THE EXERCISE —
Your task is to reproduce the material exactly.

==== DATASET EXTRACT

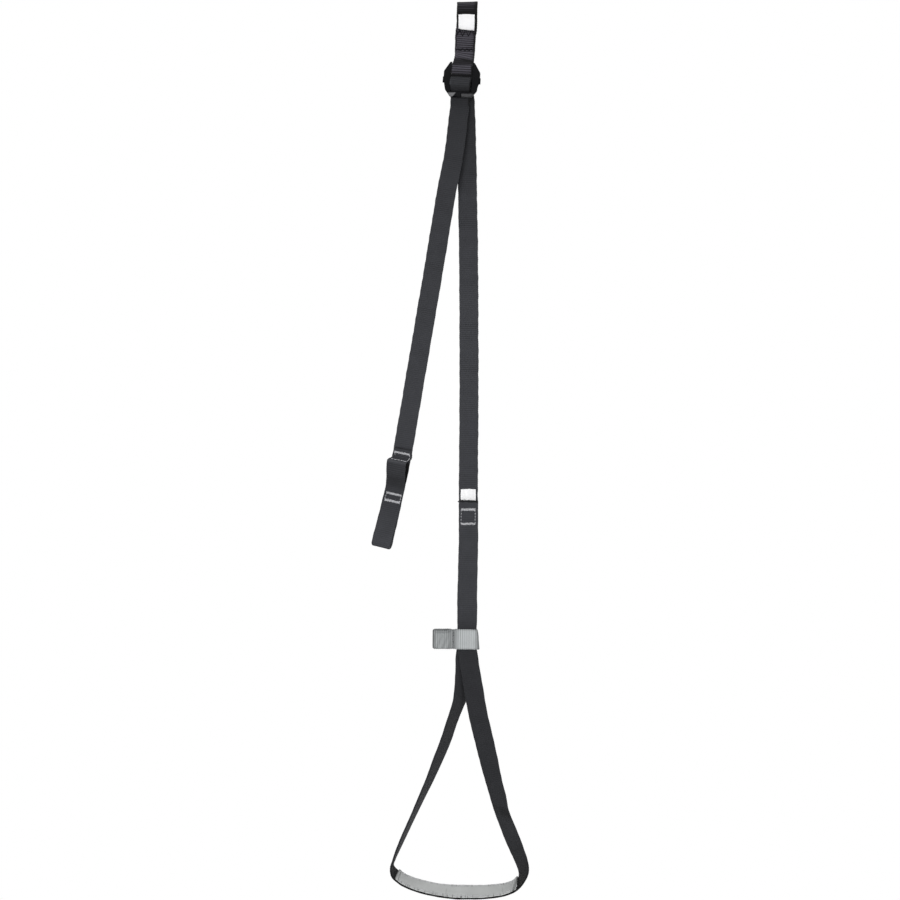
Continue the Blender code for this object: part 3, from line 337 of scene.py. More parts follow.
WRAP_END = -LOCK_BAR_DROP - LAYER_GAP * 2
BUCKLE_SIDE = tuple(buckle_place().to_3x3() @ Vector((1, 0, 0)))
LOCK_BAR_HEIGHT = in_buckle(0.0, 0.0, -LOCK_BAR_DROP)[2]
RISER_TOP = LOCK_BAR_HEIGHT - STRAND_LENGTH
RISER_FOOT = RISER_TOP - RISER_LENGTH


def riser_side(height):
    """The doubled riser's sideways place at a height."""
    part = (height - RISER_TOP) / (RISER_FOOT - RISER_TOP)
    return RISER_TOP_SIDE + (RISER_FOOT_SIDE - RISER_TOP_SIDE) * part


def wrap_route():
    """Over the lock bar, from the load side at the back to the tail side at the front."""
    arc = arc_points((0.0, -LOCK_BAR_DROP), WRAP_BEND, 0, 180, 13)
    rows = [(WRAP_LOAD_SIDE, WRAP_BEND, WRAP_END)]
    rows += [(x, y, z) for x, (y, z) in zip(np.linspace(WRAP_LOAD_SIDE, WRAP_TAIL_SIDE, len(arc)), arc)]
    rows.append((WRAP_TAIL_SIDE, -WRAP_BEND, WRAP_END))
    places = [in_buckle(*row) for row in smooth_rows(rows)]
    return Route(places, [BUCKLE_SIDE] * len(places))


def leaning_sides(places, settle):
    """Width directions that start along the adjuster's and soon lie square to the route."""
    sides = []
    for distance, tangent in zip(run_lengths(places), unit(np.gradient(places, axis=0))):
        own = unit(np.array((-tangent[2], 0.0, tangent[0])))
        part = smooth_step(distance / settle)
        sides.append(unit(np.array(BUCKLE_SIDE) * (1 - part) + own * part))
    return sides


# Sideways place and share of the length
LOAD_ROWS = [
    (-2.45, 0.042), (-1.85, 0.072), (-0.75, 0.148), (-0.3, 0.198), (0.3, 0.290),
    (1.2, 0.430), (1.6, 0.620), (1.6, 0.820), (1.1, 1.000),
]
# Left, forward and down from the lip
TAIL_ROWS = [(0.6, 0.9, 11), (1.8, 2.5, 21), (3.95, 4.4, 40), (6.8, 5.6, 60), (10.8, 6.4, 80)]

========

EXERCISE RESPONSE —
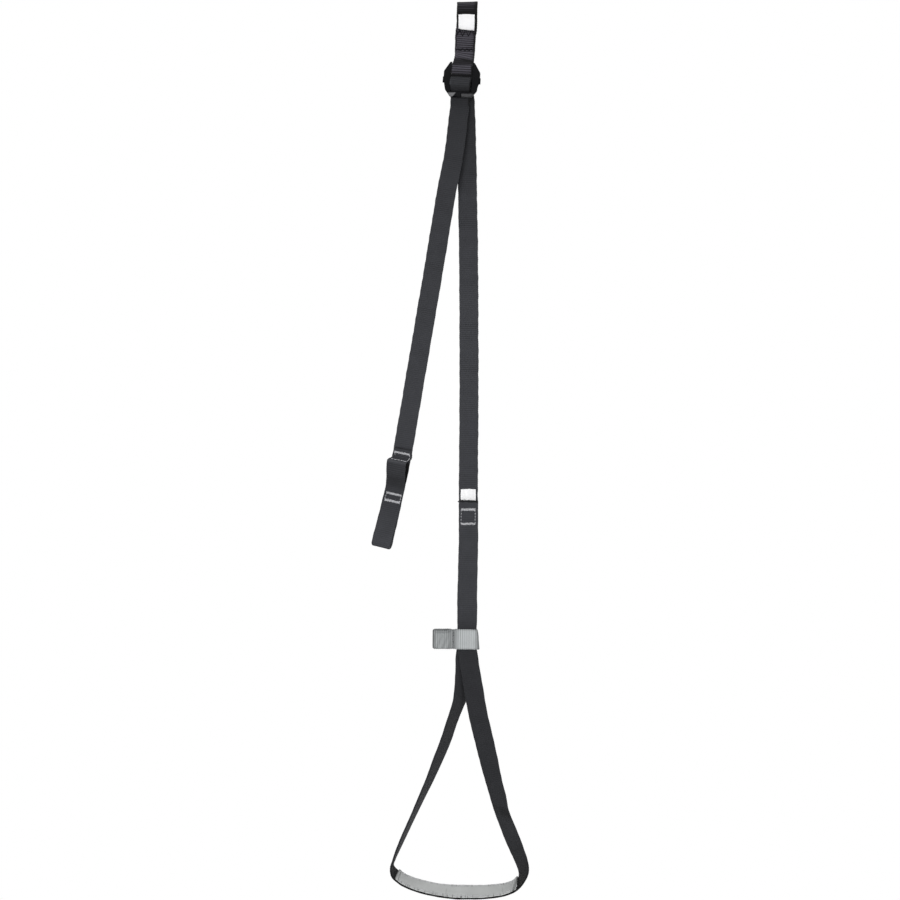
Continue the Blender code for this object: part 3, from line 337 of scene.py. More parts follow.
WRAP_END = -LOCK_BAR_DROP - LAYER_GAP * 2
BUCKLE_SIDE = tuple(buckle_place().to_3x3() @ Vector((1, 0, 0)))
LOCK_BAR_HEIGHT = in_buckle(0.0, 0.0, -LOCK_BAR_DROP)[2]
RISER_TOP = LOCK_BAR_HEIGHT - STRAND_LENGTH
RISER_FOOT = RISER_TOP - RISER_LENGTH


def riser_side(height):
    """The doubled riser's sideways place at a height."""
    part = (height - RISER_TOP) / (RISER_FOOT - RISER_TOP)
    return RISER_TOP_SIDE + (RISER_FOOT_SIDE - RISER_TOP_SIDE) * part


def wrap_route():
    """Over the lock bar, from the load side at the back to the tail side at the front."""
    arc = arc_points((0.0, -LOCK_BAR_DROP), WRAP_BEND, 0, 180, 13)
    rows = [(WRAP_LOAD_SIDE, WRAP_BEND, WRAP_END)]
    rows += [(x, y, z) for x, (y, z) in zip(np.linspace(WRAP_LOAD_SIDE, WRAP_TAIL_SIDE, len(arc)), arc)]
    rows.append((WRAP_TAIL_SIDE, -WRAP_BEND, WRAP_END))
    places = [in_buckle(*row) for row in smooth_rows(rows)]
    return Route(places, [BUCKLE_SIDE] * len(places))


def leaning_sides(places, settle):
    """Width directions that start along the adjuster's and soon lie square to the route."""
    sides = []
    for distance, tangent in zip(run_lengths(places), unit(np.gradient(places, axis=0))):
        own = unit(np.array((-tangent[2], 0.0, tangent[0])))
        part = smooth_step(distance / settle)
        sides.append(unit(np.array(BUCKLE_SIDE) * (1 - part) + own * part))
    return sides


# Sideways place and share of the length
LOAD_ROWS = [
    (-2.45, 0.042), (-1.85, 0.072), (-0.75, 0.148), (-0.3, 0.198), (0.3, 0.290),
    (1.2, 0.430), (1.6, 0.620), (1.6, 0.820), (1.1, 1.000),
]
# Left, forward and down from the lip
TAIL_ROWS = [(0.6, 0.9, 11), (1.8, 2.5, 21), (3.95, 4.4, 40), (6.8, 5.6, 60), (10.8, 6.4, 80)]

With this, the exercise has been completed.